0

I want to get only those rows in a dataframe where a particular coulmn value is less than some upper bound.

I used to do this:

final_data[final_data['Time']<30.000000]

It gives me the error:

IndexingError: Unalignable boolean Series provided as indexer (index of the boolean Series and of the indexed object do not match

I again tried with:

final_data.loc[:,final_data['Time']<30.000000]

and I get:

IndexingError: Unalignable boolean Series provided as indexer (index of the boolean Series and of the indexed object do not match

How can I implement the filter in pandas based on column value?

david nadal
  • 279
  • 4
  • 16
  • Can you give an example of the input data? – nimrodz Jun 08 '18 at 06:09
  • Not sure about the error code tbh since, as jezrael pointed out, it shoul work.

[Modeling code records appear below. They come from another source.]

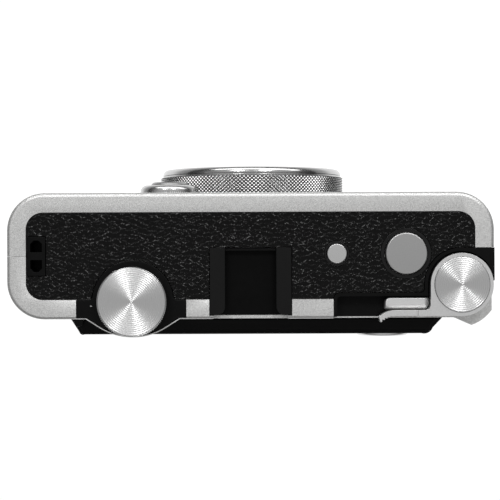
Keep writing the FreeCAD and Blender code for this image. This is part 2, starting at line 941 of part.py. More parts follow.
def lever_escutcheon():
    body = Body("lever_escutcheon")
    top = D.dial_base_top
    body.pad("XY", D.well_base, top - D.well_base, lever_base_plan(0))
    body.pocket("XY", D.well_floor, above, lever_well_plan())
    bore = circle(D.hub_across, D.hub_depth, D.shaft_radius + D.running_fit)
    body.pocket("XY", D.well_base - 1, above, bore)


def lever_rest():
    body = Body("lever_rest")
    x0, x1, y0, y1 = D.rest_outer, D.rest_inner, D.rest_front, D.rest_back
    r, top = 1.3, D.arm_top - 1.1
    outline = [(x0, y0), (x1 - r, y0, r), (x1, y0 + r), (x1, y1), (x0 + r, y1, r), (x0, y1 - r)]
    body.pad("XY", D.well_floor, top - D.well_floor, outline)

    def back_top(edge):
        b = box_of(edge)
        return abs(b[2] - y1.value) < 0.01 and abs(b[4] - top.value) < 0.01

    body.dress("Fillet", 1.4, back_top)


def button_collars():
    rings = []
    for x, inner, outer in (
        (D.shutter_across, D.shutter_radius, D.shutter_collar),
        (D.power_across, D.power_radius, D.power_collar),
    ):
        ring = rod((x, D.button_depth, D.deck_seat), outer, D.collar_top - D.deck_seat)
        bore = rod((x, D.button_depth, D.deck_seat - 1), inner + 0.2, above)
        rings.append(cut(ring, bore))
    keep(group(*rings), "button_collars")


def press_button(label, across, radius, stem, top, hollow):
    """A round deck button: a cap on a stem, held by a clip under the ceiling."""
    body = Body(label, at=(across, D.button_depth, 0))
    low, clip = D.button_low, D.shell_ceiling - 1.2
    bevel = 0.3
    profile = [
        (0, clip),
        (stem + 0.8, clip),
        (stem + 0.8, clip + 0.7),
        (stem, clip + 0.7),
        (stem, low + hollow),
        (radius - 0.85, low + hollow),
        (radius - 0.85, low),
        (radius, low),
        (radius, top - bevel),
        (radius - bevel, top),
        (radius - bevel * 2, top),
        (0, top - bevel),
    ]
    body.revolve("XZ", profile)


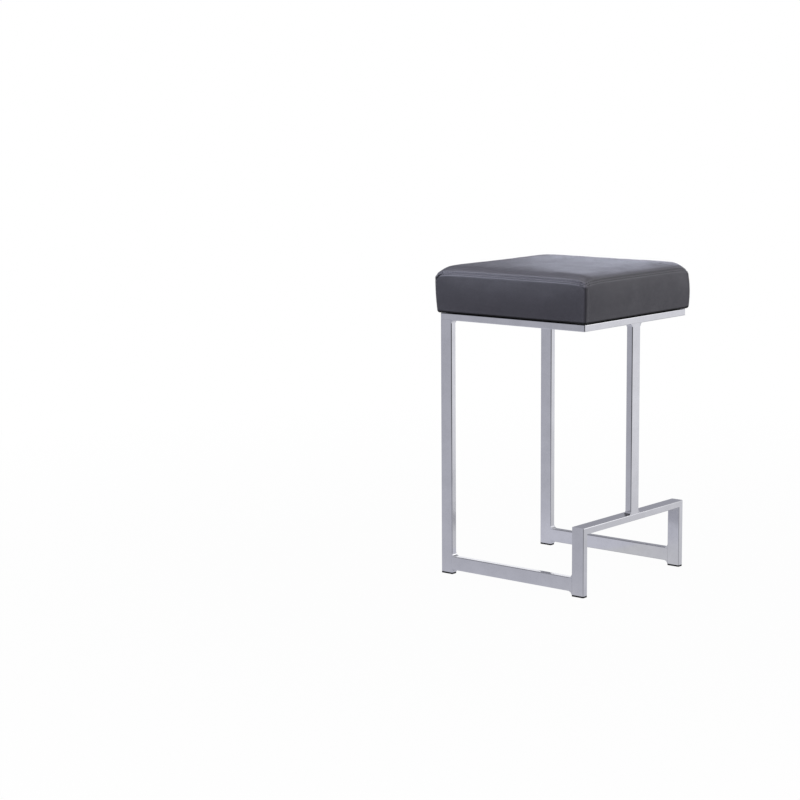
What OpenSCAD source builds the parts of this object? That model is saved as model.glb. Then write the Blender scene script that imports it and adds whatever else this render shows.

One thing I thought of is the use of "," an "." with numbers as separator, maybe that could make a difference (although it should't in this case - but just to throw it out there), – Ivo Jun 08 '18 at 06:11
  • also, you may want to check this one too https://stackoverflow.com/questions/17071871/select-rows-from-a-dataframe-based-on-values-in-a-column-in-pandas?rq=1 – user96564 Jun 08 '18 at 06:18
  • I don't know who upvoted this question but this is a typical one I would downvote for the lack of a data sample. Please try to provide one in the future using `print(df.head(5).to_dict())` for instance. – Anton vBR Jun 08 '18 at 06:32
  • @AntonvBR its a normal dataframe... should have put a datframe sample though..but this question just blocked me for two days..:( don't downvote..several people facing the same issue will benefit..whats wrong..alternative approaches solved the problem? – david nadal Jun 08 '18 at 06:41

1 Answers1

2

In my opinion first solution should working perfectly in pandas 0.23.0.

Another solutions are convert column to numpy array for avoid alignment of indexes between mask and DataFrame:

final_data[final_data['Time'].values < 30.000000]

final_data.loc[:,final_data['ResponseSLATime'].values < 30.000000]

Or use query:

final_data.query('Time < 30.000000')
jezrael
  • 822,522
  • 95
  • 1,334
  • 1,252